■ Work to do
In the listing below, pick out lines with "context".

■ Material provided
————
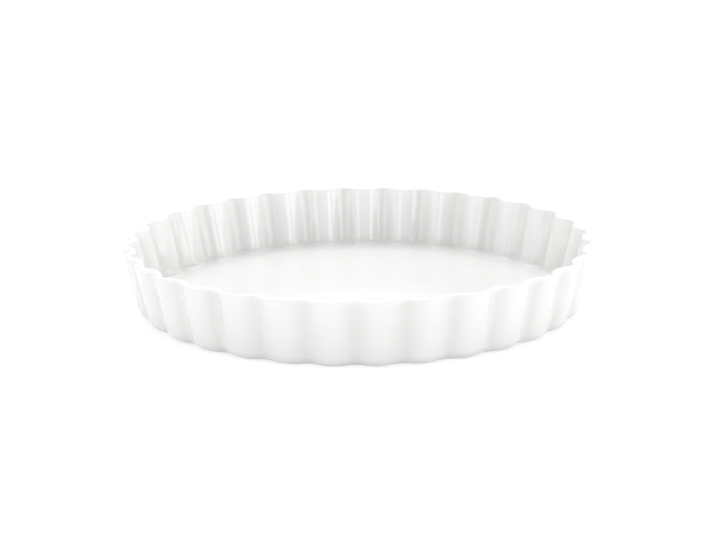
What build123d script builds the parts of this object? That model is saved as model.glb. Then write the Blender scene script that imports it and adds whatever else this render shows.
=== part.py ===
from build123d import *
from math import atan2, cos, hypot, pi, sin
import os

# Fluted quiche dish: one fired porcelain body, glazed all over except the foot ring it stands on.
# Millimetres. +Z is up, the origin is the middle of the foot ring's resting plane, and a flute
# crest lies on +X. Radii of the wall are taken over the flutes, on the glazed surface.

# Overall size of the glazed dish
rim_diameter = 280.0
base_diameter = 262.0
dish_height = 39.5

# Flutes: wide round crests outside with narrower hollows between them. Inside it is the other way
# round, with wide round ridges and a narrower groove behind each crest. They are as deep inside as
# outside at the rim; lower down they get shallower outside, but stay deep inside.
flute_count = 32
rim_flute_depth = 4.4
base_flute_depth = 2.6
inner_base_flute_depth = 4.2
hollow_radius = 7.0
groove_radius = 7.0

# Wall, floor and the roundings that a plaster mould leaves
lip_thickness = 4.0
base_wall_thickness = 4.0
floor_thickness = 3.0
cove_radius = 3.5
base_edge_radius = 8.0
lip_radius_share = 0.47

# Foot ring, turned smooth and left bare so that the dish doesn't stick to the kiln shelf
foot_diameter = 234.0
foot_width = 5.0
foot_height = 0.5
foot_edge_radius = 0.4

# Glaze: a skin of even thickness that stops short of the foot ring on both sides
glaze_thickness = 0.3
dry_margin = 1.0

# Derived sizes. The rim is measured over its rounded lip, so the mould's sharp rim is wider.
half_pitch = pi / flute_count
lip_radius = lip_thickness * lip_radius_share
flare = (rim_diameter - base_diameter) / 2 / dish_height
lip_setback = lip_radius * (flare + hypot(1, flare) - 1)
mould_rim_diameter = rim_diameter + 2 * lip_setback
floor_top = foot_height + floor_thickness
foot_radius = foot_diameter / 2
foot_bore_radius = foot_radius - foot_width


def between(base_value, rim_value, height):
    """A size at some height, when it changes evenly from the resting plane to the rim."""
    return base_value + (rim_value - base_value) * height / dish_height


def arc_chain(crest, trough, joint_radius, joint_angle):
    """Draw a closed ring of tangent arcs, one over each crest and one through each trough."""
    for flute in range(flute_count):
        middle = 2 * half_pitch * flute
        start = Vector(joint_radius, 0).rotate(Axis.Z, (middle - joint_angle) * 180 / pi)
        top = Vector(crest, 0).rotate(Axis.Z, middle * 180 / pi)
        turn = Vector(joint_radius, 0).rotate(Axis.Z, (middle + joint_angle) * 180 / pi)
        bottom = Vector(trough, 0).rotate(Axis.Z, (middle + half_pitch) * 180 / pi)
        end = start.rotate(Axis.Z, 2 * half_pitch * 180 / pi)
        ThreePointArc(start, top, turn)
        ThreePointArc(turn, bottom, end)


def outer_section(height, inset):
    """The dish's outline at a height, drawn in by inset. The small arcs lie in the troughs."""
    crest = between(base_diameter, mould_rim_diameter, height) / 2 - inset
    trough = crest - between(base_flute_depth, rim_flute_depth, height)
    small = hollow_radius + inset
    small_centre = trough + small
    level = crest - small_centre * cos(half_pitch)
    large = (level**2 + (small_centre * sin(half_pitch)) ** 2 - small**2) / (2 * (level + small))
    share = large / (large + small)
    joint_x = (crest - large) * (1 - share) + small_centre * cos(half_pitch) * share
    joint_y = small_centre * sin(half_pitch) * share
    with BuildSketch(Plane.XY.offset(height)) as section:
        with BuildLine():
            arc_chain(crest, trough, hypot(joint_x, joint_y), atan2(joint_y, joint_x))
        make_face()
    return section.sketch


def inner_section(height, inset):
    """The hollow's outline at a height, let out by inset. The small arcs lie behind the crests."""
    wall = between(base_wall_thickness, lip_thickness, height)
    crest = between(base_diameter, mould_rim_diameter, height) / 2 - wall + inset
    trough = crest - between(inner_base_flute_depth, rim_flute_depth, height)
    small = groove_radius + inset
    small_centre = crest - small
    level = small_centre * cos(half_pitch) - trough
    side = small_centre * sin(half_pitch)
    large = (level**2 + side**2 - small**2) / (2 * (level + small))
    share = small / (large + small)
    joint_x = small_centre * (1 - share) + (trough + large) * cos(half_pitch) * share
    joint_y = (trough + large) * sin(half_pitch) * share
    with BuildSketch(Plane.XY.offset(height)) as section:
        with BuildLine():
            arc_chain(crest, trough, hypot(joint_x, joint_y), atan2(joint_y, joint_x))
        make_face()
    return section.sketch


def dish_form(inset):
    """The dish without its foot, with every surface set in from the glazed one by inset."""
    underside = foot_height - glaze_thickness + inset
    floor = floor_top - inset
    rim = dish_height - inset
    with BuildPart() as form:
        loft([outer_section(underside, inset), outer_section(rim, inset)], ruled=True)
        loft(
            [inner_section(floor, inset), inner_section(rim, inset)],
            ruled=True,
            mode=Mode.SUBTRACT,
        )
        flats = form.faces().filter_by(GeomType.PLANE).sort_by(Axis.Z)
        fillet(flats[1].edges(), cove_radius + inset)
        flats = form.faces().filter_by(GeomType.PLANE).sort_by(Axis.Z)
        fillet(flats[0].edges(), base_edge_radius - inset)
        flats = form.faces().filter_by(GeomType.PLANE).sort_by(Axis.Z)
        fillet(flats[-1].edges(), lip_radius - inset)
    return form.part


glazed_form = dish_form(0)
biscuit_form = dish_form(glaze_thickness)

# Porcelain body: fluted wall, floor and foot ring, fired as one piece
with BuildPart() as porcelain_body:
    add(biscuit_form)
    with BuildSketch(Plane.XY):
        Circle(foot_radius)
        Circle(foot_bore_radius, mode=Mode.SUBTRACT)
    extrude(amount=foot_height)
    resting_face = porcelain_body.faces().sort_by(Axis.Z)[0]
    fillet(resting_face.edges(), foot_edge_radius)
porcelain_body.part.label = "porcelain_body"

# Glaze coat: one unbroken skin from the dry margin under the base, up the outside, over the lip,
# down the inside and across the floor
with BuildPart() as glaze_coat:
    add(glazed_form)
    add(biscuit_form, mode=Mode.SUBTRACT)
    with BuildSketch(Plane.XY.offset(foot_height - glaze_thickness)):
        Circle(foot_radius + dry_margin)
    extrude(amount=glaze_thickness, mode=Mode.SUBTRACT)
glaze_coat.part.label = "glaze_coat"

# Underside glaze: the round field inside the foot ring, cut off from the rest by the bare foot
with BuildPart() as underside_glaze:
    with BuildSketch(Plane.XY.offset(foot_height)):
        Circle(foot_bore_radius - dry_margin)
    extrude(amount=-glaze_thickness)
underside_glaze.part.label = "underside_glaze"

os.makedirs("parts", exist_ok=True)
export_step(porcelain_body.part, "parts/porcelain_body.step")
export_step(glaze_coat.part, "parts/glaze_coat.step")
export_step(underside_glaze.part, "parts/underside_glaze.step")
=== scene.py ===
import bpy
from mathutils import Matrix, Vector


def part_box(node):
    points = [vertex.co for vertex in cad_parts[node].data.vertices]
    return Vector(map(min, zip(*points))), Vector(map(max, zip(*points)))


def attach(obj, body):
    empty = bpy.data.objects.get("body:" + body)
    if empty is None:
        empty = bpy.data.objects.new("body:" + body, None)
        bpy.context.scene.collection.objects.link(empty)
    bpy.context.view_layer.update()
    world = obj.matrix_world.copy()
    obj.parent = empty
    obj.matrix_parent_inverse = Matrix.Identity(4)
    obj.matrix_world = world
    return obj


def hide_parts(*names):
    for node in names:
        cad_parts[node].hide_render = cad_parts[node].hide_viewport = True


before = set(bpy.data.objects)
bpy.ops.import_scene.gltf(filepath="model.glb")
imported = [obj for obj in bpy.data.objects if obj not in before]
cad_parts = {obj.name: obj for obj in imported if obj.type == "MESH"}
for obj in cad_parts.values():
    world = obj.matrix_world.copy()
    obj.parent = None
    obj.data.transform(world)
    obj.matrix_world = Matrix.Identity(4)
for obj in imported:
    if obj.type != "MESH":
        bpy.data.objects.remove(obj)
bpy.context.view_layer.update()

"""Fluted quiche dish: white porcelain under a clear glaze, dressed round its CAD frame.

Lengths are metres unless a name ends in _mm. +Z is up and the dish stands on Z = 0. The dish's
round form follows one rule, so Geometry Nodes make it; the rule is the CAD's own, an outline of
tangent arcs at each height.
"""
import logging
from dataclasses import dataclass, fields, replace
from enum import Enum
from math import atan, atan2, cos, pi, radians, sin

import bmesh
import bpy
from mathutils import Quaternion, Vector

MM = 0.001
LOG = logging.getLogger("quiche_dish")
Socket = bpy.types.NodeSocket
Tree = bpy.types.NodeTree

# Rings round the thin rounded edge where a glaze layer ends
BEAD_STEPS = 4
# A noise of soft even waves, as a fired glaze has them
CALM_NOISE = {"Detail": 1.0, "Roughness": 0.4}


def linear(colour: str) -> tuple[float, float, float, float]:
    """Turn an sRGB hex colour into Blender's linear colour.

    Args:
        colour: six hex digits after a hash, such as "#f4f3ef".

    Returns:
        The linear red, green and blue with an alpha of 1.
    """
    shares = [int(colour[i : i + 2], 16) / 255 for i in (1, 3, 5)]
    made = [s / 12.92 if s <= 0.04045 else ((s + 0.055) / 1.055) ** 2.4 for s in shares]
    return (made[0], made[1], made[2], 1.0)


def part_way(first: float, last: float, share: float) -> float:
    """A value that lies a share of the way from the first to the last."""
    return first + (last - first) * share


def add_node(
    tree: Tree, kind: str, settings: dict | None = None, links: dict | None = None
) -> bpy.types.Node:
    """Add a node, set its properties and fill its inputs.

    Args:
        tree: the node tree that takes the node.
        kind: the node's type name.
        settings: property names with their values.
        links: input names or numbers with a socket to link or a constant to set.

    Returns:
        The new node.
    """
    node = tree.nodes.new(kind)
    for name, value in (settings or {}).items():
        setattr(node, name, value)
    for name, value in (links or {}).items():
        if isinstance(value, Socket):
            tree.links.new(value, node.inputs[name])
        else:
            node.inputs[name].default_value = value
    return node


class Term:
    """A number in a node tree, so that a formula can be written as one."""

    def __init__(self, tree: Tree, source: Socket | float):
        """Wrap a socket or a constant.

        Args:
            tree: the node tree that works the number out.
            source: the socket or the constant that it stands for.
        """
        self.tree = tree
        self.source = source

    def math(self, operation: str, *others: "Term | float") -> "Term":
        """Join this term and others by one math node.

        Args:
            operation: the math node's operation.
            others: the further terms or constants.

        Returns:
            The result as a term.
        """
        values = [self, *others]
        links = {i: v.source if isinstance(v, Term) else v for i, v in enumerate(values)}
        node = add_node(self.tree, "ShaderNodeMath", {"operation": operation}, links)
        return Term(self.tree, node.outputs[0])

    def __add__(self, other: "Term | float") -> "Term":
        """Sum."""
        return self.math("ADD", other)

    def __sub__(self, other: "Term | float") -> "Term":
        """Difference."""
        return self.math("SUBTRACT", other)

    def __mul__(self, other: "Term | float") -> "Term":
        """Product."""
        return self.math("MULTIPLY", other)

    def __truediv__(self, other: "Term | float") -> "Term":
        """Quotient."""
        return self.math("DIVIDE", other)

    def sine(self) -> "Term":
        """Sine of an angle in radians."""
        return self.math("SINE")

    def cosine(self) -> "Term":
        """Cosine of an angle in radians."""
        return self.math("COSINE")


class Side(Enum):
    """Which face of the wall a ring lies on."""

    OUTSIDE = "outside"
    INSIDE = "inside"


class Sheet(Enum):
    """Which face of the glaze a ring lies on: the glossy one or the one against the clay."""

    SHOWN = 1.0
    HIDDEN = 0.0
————
■ Result of the task
        bpy.context.scene.collection.objects.link(empty)
    bpy.context.view_layer.update()
bpy.context.view_layer.update()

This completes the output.